66 We, respectfully differ from what has been held by the

learned Judges of the Gauhati High Court for the simple reason

that it is against not only the letter and spirit of provision of

Section 7 but as also against the rationale behind the Object and

Reasons of the Act, which we have already adhered to and

explained. Besides, the observations of the Gauhati High Court

appears to be wrong in the teeth of decision given in Balram

Yadav (supra) by the Hon'ble Apex Court.


67 In view of the foregoing discussion, we cannot concur

with the reasoning and conclusion arrived at by the learned

Family Court which wrongly dismissed the appellant’s petition as

being barred by the provision of Order 2 Rule 2 of the Code. We

are satisfied that the impugned order of the learned Family Court

cannot be sustained to the extent to which the bar enacted under

Order 2 Rule 2 of the Code has been applied.

68 We, therefore, pass the following order :

ORDER

(i) Appeal succeeds and is accordingly allowed.

(ii) The impugned order is set aside to the extent that the

petition is barred by provision of Order 2 Rule 2 of the Code.
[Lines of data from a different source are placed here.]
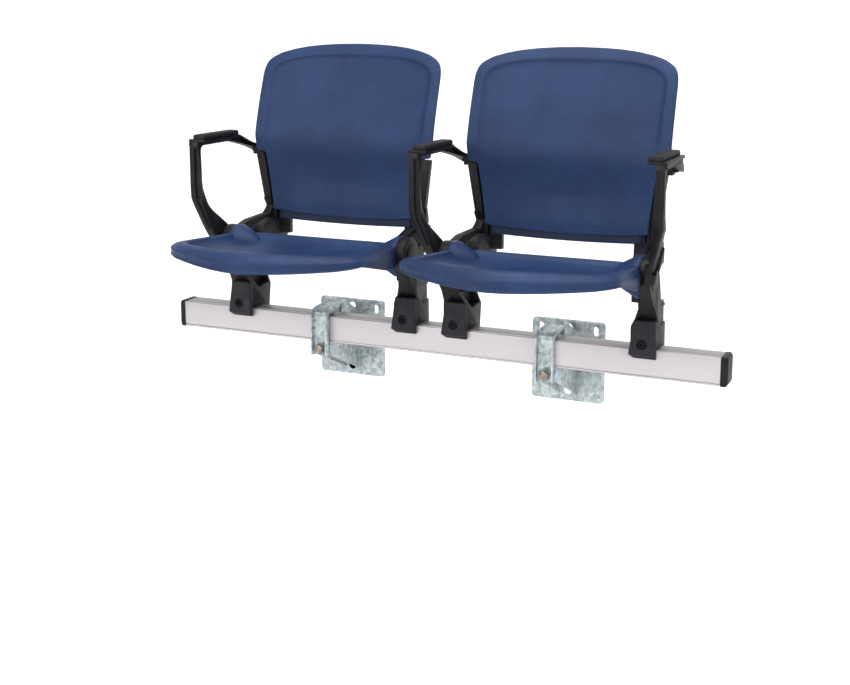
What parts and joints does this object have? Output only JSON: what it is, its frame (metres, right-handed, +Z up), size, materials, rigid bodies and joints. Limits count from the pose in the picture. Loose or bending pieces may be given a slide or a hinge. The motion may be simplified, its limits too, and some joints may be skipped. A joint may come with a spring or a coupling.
{
  "type": "stadium seat",
  "caption": "Beam-mounted tip-up stadium seats with moulded pans, backs and armrests, held off a riser wall by steel brackets and straps.",
  "frame": {"origin": "middle of the wall plane, halfway between the centres of the two bracket plates", "axes": "+X along the beam to the sitter's left, +Y back into the wall, +Z up"},
  "size_m": [1.2606, 0.5424, 0.757],
  "materials": {
    "beam_aluminium": "extruded, fine drawn lines, satin",
    "zinc_plated_steel": "dull zinc coating with pale mottling",
    "bolt_steel": "tarnished zinc-plated steel",
    "black_steel": "black oxide, satin",
    "black_plastic": "moulded nylon, fine grain",
    "clamp_plastic": "moulded nylon, smooth satin",
    "pad_plastic": "soft-touch moulded pad, grained",
    "blue_plastic": "blow-moulded polyethylene, leather grain"
  },
  "bodies": {
    "row": {"beam": "beam_aluminium", "end_cap_left": "black_plastic", "end_cap_right": "black_plastic", "bracket_1_wall_plate": "zinc_plated_steel", "bracket_1_arm": "zinc_plated_steel", "bracket_1_strap": "zinc_plated_steel", "bracket_1_strap_washer": "zinc_plated_steel", "bracket_1_strap_bolt": "bolt_steel", "bracket_1_strap_nut": "bolt_steel", "bracket_2_wall_plate": "zinc_plated_steel", "bracket_2_arm": "zinc_plated_steel", "bracket_2_strap": "zinc_plated_steel", "bracket_2_strap_washer": "zinc_plated_steel", "bracket_2_strap_bolt": "bolt_steel", "bracket_2_strap_nut": "bolt_steel", "seat_1_back": "blue_plastic", "seat_2_back": "blue_plastic", "seat_1_left_stanchion": "black_plastic", "seat_1_left_clamp_block": "clamp_plastic", "seat_1_left_clamp_bolt": "black_steel", "seat_1_left_pivot_pin": "black_steel", "seat_1_left_pivot_bush": "clamp_plastic", "seat_1_left_stop_pin": "black_steel", "seat_1_left_hub_cap": "black_plastic", "seat_1_left_upright": "black_plastic", "seat_1_left_arm_frame": "black_plastic", "seat_1_left_arm_pad": "pad_plastic", "seat_1_right_stanchion": "black_plastic", "seat_1_right_clamp_block": "clamp_plastic", "seat_1_right_clamp_bolt": "black_steel", "seat_1_right_pivot_pin": "black_steel", "seat_1_right_pivot_bush": "clamp_plastic", "seat_1_right_stop_pin": "black_steel", "seat_1_right_hub_cap": "black_plastic", "seat_1_right_upright": "black_plastic", "seat_2_left_stanchion": "black_plastic", "seat_2_left_clamp_block": "clamp_plastic", "seat_2_left_clamp_bolt": "black_steel", "seat_2_left_pivot_pin": "black_steel", "seat_2_left_pivot_bush": "clamp_plastic", "seat_2_left_stop_pin": "black_steel", "seat_2_left_hub_cap": "black_plastic", "seat_2_left_upright": "black_plastic", "seat_2_left_arm_frame": "black_plastic", "seat_2_left_arm_pad": "pad_plastic", "seat_2_right_stanchion": "black_plastic", "seat_2_right_clamp_block": "clamp_plastic", "seat_2_right_clamp_bolt": "black_steel", "seat_2_right_pivot_pin": "black_steel", "seat_2_right_pivot_bush": "clamp_plastic", "seat_2_right_stop_pin": "black_steel", "seat_2_right_hub_cap": "black_plastic", "seat_2_right_upright": "black_plastic", "seat_2_right_arm_frame": "black_plastic", "seat_2_right_arm_pad": "pad_plastic"},
    "pan_1": {"seat_1_pan": "blue_plastic"},
    "pan_2": {"seat_2_pan": "blue_plastic"}
  },
  "joints": [
    {"name": "seat_1_tip_up", "type": "hinge", "parent": "row", "child": "pan_1", "pos_m": [-0.26, -0.168, 0.23], "axis": [-1, 0, 0], "range_deg": [0, 75]},
    {"name": "seat_2_tip_up", "type": "hinge", "parent": "row", "child": "pan_2", "pos_m": [0.26, -0.168, 0.23], "axis": [-1, 0, 0], "range_deg": [0, 75]}
  ]
}
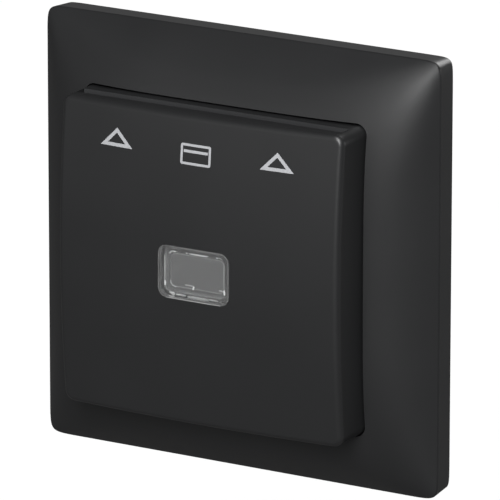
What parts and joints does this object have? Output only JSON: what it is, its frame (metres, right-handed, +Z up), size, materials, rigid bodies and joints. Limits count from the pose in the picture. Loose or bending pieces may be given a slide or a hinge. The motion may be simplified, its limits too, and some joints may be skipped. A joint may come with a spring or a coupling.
{
  "type": "hotel key card switch",
  "caption": "Flush wall switch worked by a key card pushed into the slot on top of its domed cover, in a pillow-shaped square frame with a signal lens.",
  "frame": {"origin": "centre of the box screw pattern on the support ring's back face, which lies on the wall", "axes": "+X to the right as seen by the user, +Y into the wall, +Z up; the front faces -Y"},
  "size_m": [0.0814, 0.0453, 0.0814],
  "materials": {
    "cover_plastic": "fine satin moulded thermoplastic, black",
    "frame_plastic": "fine satin moulded thermoplastic, black",
    "inner_plastic": "plain moulded plastic, black",
    "clear_lens": "clear polished plastic",
    "diffuser_plastic": "milky translucent plastic",
    "ring_steel": "zinc-plated pressed steel",
    "base_plastic": "light grey thermoset",
    "lid_plastic": "white thermoset",
    "lever_plastic": "white acetal",
    "pin_steel": "drawn steel",
    "plunger_plastic": "white acetal",
    "spring_steel": "spring steel",
    "contact_brass": "stamped bronze",
    "contact_silver": "silver contact rivet",
    "terminal_brass": "stamped brass",
    "release_plastic": "grey moulded plastic",
    "lamp_glass": "diffused lamp body",
    "screw_steel": "zinc-plated steel",
    "claw_steel": "zinc-plated pressed steel"
  },
  "bodies": {
    "switch": {"card_cover": "cover_plastic", "cover_frame": "frame_plastic", "pocket_back": "inner_plastic", "lens": "clear_lens", "lens_plate": "diffuser_plastic", "diffuser": "diffuser_plastic", "support_ring": "ring_steel", "switch_base": "base_plastic", "base_lid": "lid_plastic", "lever_pin": "pin_steel", "plunger_spring": "spring_steel", "contact_spring": "spring_steel", "fixed_contact": "contact_silver", "terminal_live": "terminal_brass", "terminal_load": "terminal_brass", "arm_pin": "pin_steel", "wire_clamps": "spring_steel", "lamp": "lamp_glass", "lamp_foot": "lid_plastic", "lamp_pins": "terminal_brass"},
    "card_lever": {"card_lever": "lever_plastic"},
    "plunger": {"plunger": "plunger_plastic"},
    "contact_arm": {"contact_arm": "contact_brass", "moving_contact": "contact_silver"},
    "claw_screw_left": {"claw_screw_left": "screw_steel"},
    "claw_screw_right": {"claw_screw_right": "screw_steel"},
    "claw_left": {"claw_left": "claw_steel"},
    "claw_right": {"claw_right": "claw_steel"},
    "release_lever_left": {"release_lever_left": "release_plastic"},
    "release_lever_right": {"release_lever_right": "release_plastic"}
  },
  "joints": [
    {"name": "card_lever_tilt", "type": "hinge", "parent": "switch", "child": "card_lever", "pos_m": [0, -0.0094, -0.009], "axis": [1, 0, 0], "range_deg": [0, 17.5], "stiffness_Nm_per_rad": 0.03, "springref_deg": -8.59},
    {"name": "plunger_slide", "type": "slide", "parent": "switch", "child": "plunger", "axis": [0, 1, 0], "range_m": [0, 0.00153], "deforming": ["plunger_spring"]},
    {"name": "contact_arm_tilt", "type": "hinge", "parent": "switch", "child": "contact_arm", "pos_m": [0, 0.01317, 0.003], "axis": [1, 0, 0], "range_deg": [0, 5.16], "deforming": ["contact_spring"]},
    {"name": "claw_screw_left_swing", "type": "hinge", "parent": "switch", "child": "claw_screw_left", "pos_m": [-0.0235, -0.00345, 0], "axis": [0, 0, 1], "range_deg": [0, 10]},
    {"name": "claw_left_pull", "type": "slide", "parent": "claw_screw_left", "child": "claw_left", "axis": [0, -1, 0], "range_m": [0, 0.005]},
    {"name": "claw_screw_right_swing", "type": "hinge", "parent": "switch", "child": "claw_screw_right", "pos_m": [0.0235, -0.00345, 0], "axis": [0, 0, -1], "range_deg": [0, 10]},
    {"name": "claw_right_pull", "type": "slide", "parent": "claw_screw_right", "child": "claw_right", "axis": [0, -1, 0], "range_m": [0, 0.005]},
    {"name": "release_lever_left_press", "type": "slide", "parent": "switch", "child": "release_lever_left", "axis": [0, -1, 0], "range_m": [0, 0.0012], "stiffness_N_per_m": 1500, "springref_m": -0.001},
    {"name": "release_lever_right_press", "type": "slide", "parent": "switch", "child": "release_lever_right", "axis": [0, -1, 0], "range_m": [0, 0.0012], "stiffness_N_per_m": 1500, "springref_m": -0.001}
  ],
  "couplings": [
    {"joint": "plunger_slide", "follows": "card_lever_tilt", "m_per_rad": 0.005},
    {"joint": "contact_arm_tilt", "follows": "card_lever_tilt", "ratio": 0.29412},
    {"joint": "claw_left_pull", "follows": "claw_screw_left_swing", "m_per_rad": 0.028591},
    {"joint": "claw_right_pull", "follows": "claw_screw_right_swing", "m_per_rad": 0.028591}
  ]
}
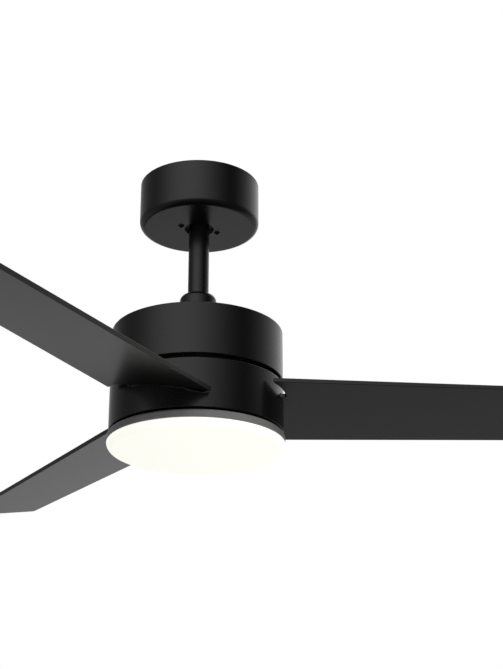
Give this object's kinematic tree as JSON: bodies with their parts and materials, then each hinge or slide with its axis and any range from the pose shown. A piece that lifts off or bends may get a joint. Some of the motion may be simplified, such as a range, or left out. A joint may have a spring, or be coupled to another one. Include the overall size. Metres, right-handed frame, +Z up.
{
  "type": "ceiling fan with light",
  "caption": "Black ceiling fan: canopy, short downrod, drum motor housing, straight pitched blades and a round opal light under the hub.",
  "frame": {"origin": "middle of the ceiling bracket's top face, where it meets the ceiling, on the fan's axis", "axes": "+Z up into the ceiling, along the fan's axis; +X along one blade and along the row of ceiling screws"},
  "size_m": [0.9671, 1.1102, 0.3689],
  "materials": {
    "black_metal": "satin black powder coat",
    "blade_black": "plywood under satin black paint",
    "steel": "zinc-plated steel",
    "dark_steel": "dark oxide steel",
    "cast_alloy": "die-cast, satin",
    "opal": "opal acrylic, lit from behind",
    "ring_grey": "satin grey trim",
    "black_plastic": "moulded",
    "pale_plastic": "moulded",
    "board_green": "solder-masked circuit board",
    "board_white": "white solder mask on aluminium",
    "led_yellow": "LED package with phosphor",
    "core_steel": "laminated electrical steel",
    "copper_wire": "enamelled copper winding",
    "magnet": "sintered ferrite",
    "rubber": "soft, matt",
    "ground_green": "green-dyed screw",
    "wire_red": "insulated leads"
  },
  "bodies": {
    "ceiling_mount": {"ceiling_bracket": "steel", "canopy": "black_metal", "canopy_screws": "black_metal", "receiver_case": "black_plastic", "receiver_board": "board_green", "terminal_block": "pale_plastic", "ground_screw": "ground_green"},
    "hanging_frame": {"hanger_ball": "black_plastic", "ball_pin": "steel", "downrod": "black_metal", "coupler": "dark_steel", "clevis_pin": "steel", "cotter_pin": "steel", "coupler_set_screws": "dark_steel", "motor_shaft": "steel", "motor_mount_plate": "cast_alloy", "upper_housing": "black_metal", "housing_screws": "black_metal", "stator_core": "core_steel", "stator_windings": "copper_wire", "sensor_board": "board_green", "bearing_inner_rings": "steel", "light_pan": "cast_alloy", "shaft_nut": "steel", "light_ring": "ring_grey", "light_ring_screws": "steel", "led_board": "board_white", "led_chips": "led_yellow", "led_driver": "pale_plastic", "lead_wires": "wire_red", "rod_connector": "pale_plastic", "light_connector": "pale_plastic"},
    "fan_rotor": {"rotor_top_cover": "cast_alloy", "rotor_bottom_cover": "cast_alloy", "rotor_screws": "steel", "rotor_magnets": "magnet", "bearing_outer_rings": "steel", "bearing_balls": "steel", "hub_shell": "black_metal", "blade_arm_1": "dark_steel", "blade_arm_2": "dark_steel", "blade_arm_3": "dark_steel", "arm_screws": "steel", "blade_pads": "rubber", "blade_1": "blade_black", "blade_2": "blade_black", "blade_3": "blade_black", "blade_screws": "steel"},
    "sliding_cover": {"coupling_cover": "black_metal", "cover_grommet": "rubber"},
    "light_cover": {"diffuser": "opal"}
  },
  "joints": [
    {"name": "ball_tilt", "type": "hinge", "parent": "ceiling_mount", "child": "hanging_frame", "pos_m": [0, 0, -0.0406], "axis": [1, 0, 0], "range_deg": [-10, 10]},
    {"name": "fan_spin", "type": "hinge", "parent": "hanging_frame", "child": "fan_rotor", "pos_m": [0, 0, -0.28], "axis": [0, 0, 1], "continuous": true},
    {"name": "cover_slide", "type": "slide", "parent": "hanging_frame", "child": "sliding_cover", "axis": [0, 0, 1], "range_m": [0, 0.085]},
    {"name": "diffuser_twist", "type": "hinge", "parent": "hanging_frame", "child": "light_cover", "pos_m": [0, 0, -0.36], "axis": [0, 0, 1], "range_deg": [0, 20]}
  ]
}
(iii) Cross Objection stands dismissed.

(iv) Family Court Petition No.B-62 of 2016 filed by the appellant

against the respondent is held maintainable. It is

accordingly restored to its original file for being tried on

merits and in accordance with law.


(v) The learned Family Court is directed to decide the Family

Court Petition No.B-62 of 2016 expeditiously and

preferably within six months from the date of receipt of this

order on its own merit.

(vi) No orders as to costs.

(V. G. BISHT, J.) (R.D.DHANUKA, J.)

Learned counsel for the respondent seeks stay of the operation of

the order. Application for stay is rejected.